El primer combate fue disputado por Ray Sugar y Mano de Piedra. Los críticos no pudieron creer esta vez en la «gran esperanza blanca», porque Sugar es muy negro y Mano de Piedra muy mestizo, y las esperanzas han tenido que cambiar de color para acomodarse a los tiempos. Ganó por puntos Durán, el viejo noqueador, aunque Leonard se le escapó vivo y entero. O seguramente no ganó nadie, porque Leonard perdió la otra versión del mundial de los welters, y Mano de Piedra comenzó a perder la fe en sus nudillos. Ahora quedaba Pipino, el mexicano, para entrar en el conflicto y cerrar el triángulo.
Los planes. sin embargo, faltaron. Pipino había aceptado una pelea en Detroit ante un tal Tom Hearns, un negro escuálido que medía 1.82, once centímetros más que él, e incomprensiblemente pesaba lo mismo. Don Lupe Sánchez, el preparador del campeón, había dicho: «Todo consiste en que le hagamos probar pronto la mano al negro; en ese momento, las cosas quedarán muy claras». Desde el ring, Tommy vio a Humphrey Bogart en la cara de todos los periodistas, y a Lana Turner, en la cara de todas las mujeres, y vio entre paréntesis a sus siete hermanos, y no consiguió ver a su padre, ni ahora ni nunca, y de pronto tenía quince años, y su preparador, Emmanuel Steward, estaba diciéndole: «Dedícate a otra cosa, chico, que para esto no tienes físico». ¿O le dijo «pareces un tísisco»?. Pero qué importaba eso ahora.
Seis minutos después, el relámpago. Cuevas recibe una ráfaga de golpes rematada por un fulgurante derechazo al mentón, y se dobla muy despacio sobre el tapiz. El guante de Tom y los flashes de los fotógrafos, flahs, flahs, han brillado casi al mismo tiempo. Cuevas cae todavía; cae lentamente sobre sí mismo. Una fea caída, dicen los expertos.
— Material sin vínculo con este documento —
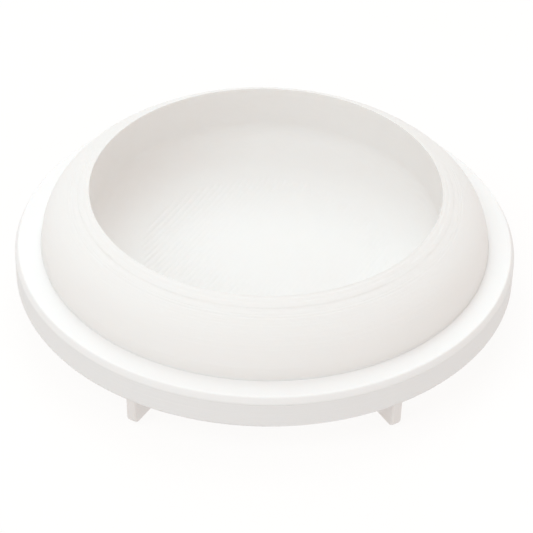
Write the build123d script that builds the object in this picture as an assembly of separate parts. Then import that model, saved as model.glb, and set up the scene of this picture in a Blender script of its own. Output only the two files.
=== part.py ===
from build123d import *
import os
from math import cos, radians, sin

# A round mixing dish in three kinds of piece: a drop-in bowl with a rounded collar,
# a flat flange ring that carries it, and six blade feet that plug into the ring.
# Millimetres. +Z is up. The origin is on the table, under the middle of the dish.

# Driving dimensions: flange ring
ring_diameter = 50.0
ring_thickness = 3.4
ring_top_round = 0.7
ring_bottom_round = 0.2
ledge_width = 2.6  # flat ledge left showing outside the collar
bore_clearance = 0.2  # radial gap between the bowl's plug and the ring's bore
bore_lead_in = 0.3  # chamfer round the mouth of the bore

# Driving dimensions: bowl
shoulder_width = 2.4  # underside of the collar that rests on the ring
collar_height = 6.2
collar_width = 5.0  # from the foot of the collar in to the rim, seen from above
collar_side_angle = 85.0  # slope of the collar where it leaves the ring, degrees
collar_side_pull = 0.57  # how far that slope holds, as a share of the collar's height
collar_rim_angle = 31.0  # slope of the collar where it reaches the rim, degrees
collar_rim_pull = 0.68  # how far that slope holds, as a share of the collar's width
lip_round = 0.15
wall_drop = 4.4  # straight inner wall below the rim
floor_thickness = 1.1
floor_curve_width = 8.0  # the concave sweep from the wall to the flat floor
floor_curve_fullness = 0.56  # 0.55 is an ellipse
plug_lead_in = 0.35  # chamfer round the bottom of the plug

# Driving dimensions: feet
foot_count = 6
foot_height = 2.85
foot_thickness = 1.05
foot_taper = 0.05  # taken off each side towards the bottom
foot_length = 3.4  # along the ring's radius, from its outer wall
foot_round = 0.25  # along both sides of the foot's underside
toe_round = 0.9  # where the outer wall turns under the foot
tenon_length = 1.8
tenon_height = 1.7
tenon_clearance = 0.05  # on every side of a tenon in its slot

# Places that follow from those sizes
ring_radius = ring_diameter / 2
collar_radius = ring_radius - ledge_width
plug_radius = collar_radius - shoulder_width
bore_radius = plug_radius + bore_clearance
rim_radius = collar_radius - collar_width
floor_radius = rim_radius - floor_curve_width
ring_bottom_z = foot_height
ring_top_z = ring_bottom_z + ring_thickness
rim_z = ring_top_z + collar_height
wall_foot_z = rim_z - wall_drop
floor_z = ring_bottom_z + floor_thickness
tenon_middle = ring_radius - foot_length / 2
slot_length = tenon_length + 2 * tenon_clearance
slot_thickness = foot_thickness + 2 * tenon_clearance
slot_depth = tenon_height + tenon_clearance
foot_names = ["foot_right", "foot_back_right", "foot_back_left", "foot_left", "foot_front_left", "foot_front_right"]


def revolve_outline(corners):
    """Turn a closed outline, drawn in the XZ plane, into a solid of revolution."""
    with BuildPart() as turned:
        with BuildSketch(Plane.XZ):
            with BuildLine():
                corners()
            make_face()
        revolve(axis=Axis.Z)
    return turned.part


def edge_circles(solid, radius, height):
    """The circular edges of a solid at one radius and height."""
    near = 0.001
    circles = solid.edges().filter_by(GeomType.CIRCLE)
    return [c for c in circles if abs(c.radius - radius) < near and abs(c.arc_center.Z - height) < near]


def make_bowl():
    """The plug, the shoulder, the rounded collar and the dished well, in one turning."""
    side = radians(collar_side_angle)
    slope = radians(collar_rim_angle)
    side_reach = collar_side_pull * collar_height
    rim_reach = collar_rim_pull * collar_width
    foot_of_collar = (collar_radius, ring_top_z)
    side_handle = (collar_radius - side_reach * cos(side), ring_top_z + side_reach * sin(side))
    rim_handle = (rim_radius + rim_reach * cos(slope), rim_z - rim_reach * sin(slope))
    rim = (rim_radius, rim_z)
    wall_foot = (rim_radius, wall_foot_z)
    wall_handle = (rim_radius, wall_foot_z - floor_curve_fullness * (wall_foot_z - floor_z))
    floor_handle = (floor_radius + (1 - floor_curve_fullness) * floor_curve_width, floor_z)

    def outline():
        Polyline(
            (0, floor_z),
            (0, ring_bottom_z),
            (plug_radius, ring_bottom_z),
            (plug_radius, ring_top_z),
            foot_of_collar,
        )
        Bezier(foot_of_collar, side_handle, rim_handle, rim)
        Line(rim, wall_foot)
        Bezier(wall_foot, wall_handle, floor_handle, (floor_radius, floor_z))
        Line((floor_radius, floor_z), (0, floor_z))

    bowl = revolve_outline(outline)
    bowl = chamfer(edge_circles(bowl, plug_radius, ring_bottom_z), plug_lead_in)
    bowl = fillet(edge_circles(bowl, rim_radius, rim_z), lip_round)
    return bowl


def make_tenon_tool(length, thickness, height):
    """A block on the underside of the ring, centred on a foot that points along +X."""
    block = Box(length, thickness, height, align=(Align.CENTER, Align.CENTER, Align.MIN))
    return Pos(tenon_middle, 0, ring_bottom_z) * block


def make_ring():
    """The flat ring: a bore for the plug, a rounded outer edge and a slot for each foot."""
    base = Cylinder(ring_radius, ring_thickness, align=(Align.CENTER, Align.CENTER, Align.MIN))
    bore = Cylinder(bore_radius, ring_thickness, align=(Align.CENTER, Align.CENTER, Align.MIN))
    ring = Pos(0, 0, ring_bottom_z) * (base - bore)
    ring = fillet(edge_circles(ring, ring_radius, ring_top_z), ring_top_round)
    ring = fillet(edge_circles(ring, ring_radius, ring_bottom_z), ring_bottom_round)
    ring = chamfer(edge_circles(ring, bore_radius, ring_top_z), bore_lead_in)
    slot = make_tenon_tool(slot_length, slot_thickness, slot_depth)
    for index in range(foot_count):
        ring -= Rot(0, 0, index * 360 / foot_count) * slot
    return ring


def make_foot():
    """One blade foot along +X, its outer end curved like the ring's wall and rounded under."""
    half_top = foot_thickness / 2
    half_bottom = half_top - foot_taper
    with BuildPart() as blade:
        with BuildSketch(Plane.YZ.offset(ring_radius - foot_length)):
            with BuildLine():
                Polyline(
                    (-half_top, foot_height),
                    (-half_bottom, 0),
                    (half_bottom, 0),
                    (half_top, foot_height),
                    close=True,
                )
            make_face()
        extrude(amount=foot_length)
        bottom_edges = blade.edges().filter_by(Axis.X).group_by(Axis.Z)[0]
        fillet(bottom_edges, foot_round)
    wall = Cylinder(ring_radius, foot_height, align=(Align.CENTER, Align.CENTER, Align.MIN))
    wall = fillet(edge_circles(wall, ring_radius, 0), toe_round)
    tenon = make_tenon_tool(tenon_length, foot_thickness, tenon_height)
    return (blade.part & wall) + tenon


def write_node(name, shape):
    """Write one node, under its own name, as a STEP file."""
    shape.label = name
    export_step(shape, os.path.join("parts", name + ".step"))
    print(name, "volume", round(shape.volume, 2), "mm3")


os.makedirs("parts", exist_ok=True)
write_node("bowl", make_bowl())
write_node("flange_ring", make_ring())
foot = make_foot()
for index, foot_name in enumerate(foot_names):
    write_node(foot_name, Rot(0, 0, index * 360 / foot_count) * foot)
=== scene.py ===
# %% [markdown]
# # A printed mixing dish
# The dish is a small tool for mixing paint: a bowl with a rounded collar sits in a flat ring, and the
# ring stands on six thin blades. Every piece was printed in warm white plastic, so its surface is a
# record of how it was made: stacked layers on the walls, side-by-side lines on the floor, and the
# grain of the print bed on the face that was printed first. This lesson builds that surface twice,
# as real steps in the mesh where the eye can follow them, and as fine grain in the material.

# %% Load the frame
from math import cos, pi, radians, sin, sqrt, tau

import bpy
import numpy as np
from mathutils import Matrix, Vector
from mathutils.geometry import delaunay_2d_cdt


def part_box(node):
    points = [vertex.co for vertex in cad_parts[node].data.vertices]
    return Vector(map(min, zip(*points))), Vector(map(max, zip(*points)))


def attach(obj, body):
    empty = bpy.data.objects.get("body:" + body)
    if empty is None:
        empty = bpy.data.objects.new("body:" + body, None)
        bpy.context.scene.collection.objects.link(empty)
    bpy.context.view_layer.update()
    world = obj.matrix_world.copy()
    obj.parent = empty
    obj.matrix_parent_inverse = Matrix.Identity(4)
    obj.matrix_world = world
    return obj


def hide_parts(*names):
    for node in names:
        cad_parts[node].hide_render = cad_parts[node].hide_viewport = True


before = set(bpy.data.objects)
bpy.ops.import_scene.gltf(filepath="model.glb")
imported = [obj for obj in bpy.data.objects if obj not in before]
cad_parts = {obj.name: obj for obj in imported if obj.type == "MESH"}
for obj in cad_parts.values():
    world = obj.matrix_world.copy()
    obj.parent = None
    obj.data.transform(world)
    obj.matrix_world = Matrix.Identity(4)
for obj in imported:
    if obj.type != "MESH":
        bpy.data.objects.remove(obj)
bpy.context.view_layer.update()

# %% [markdown]
# ## Sizes
# The frame already knows how large each piece is, so the radii and heights are read from the boxes
# of its nodes. Only the shapes between those limits, such as the slope of the collar, are given here.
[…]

Tom confiesa en voz baja: «Sabía que el secreto era pegar antes que él: dejé firmado el final en los primeros segundos del combate». A muchos kilómetros de distancia, un hincha mexicano se dispara un balazo en la sien ante el televisor. Junto al ring, flahs, flahs, Steward reconoce con humildad que el chico «no baila como Alí ni es peleador, como Durán; es, sencillamente, un boxeador clásico, como lo fueron Robinson y Joe Louis». Los críticos deciden. por unanimidad que el asesino de Detroit no lanza golpes: lanza bombas de mano.
En la sombra, Joe Louis Barrow, el anterior bombardero de Detroit, se quedó pensando que los grandes campeones son errores de la naturaleza. Sabios errores. Como siempre, Tommy sólo llegaría a ser derrotado por un negro de quince años, cuyo preparador pudiera decir: «Tiene algo de especial: mucha hambre».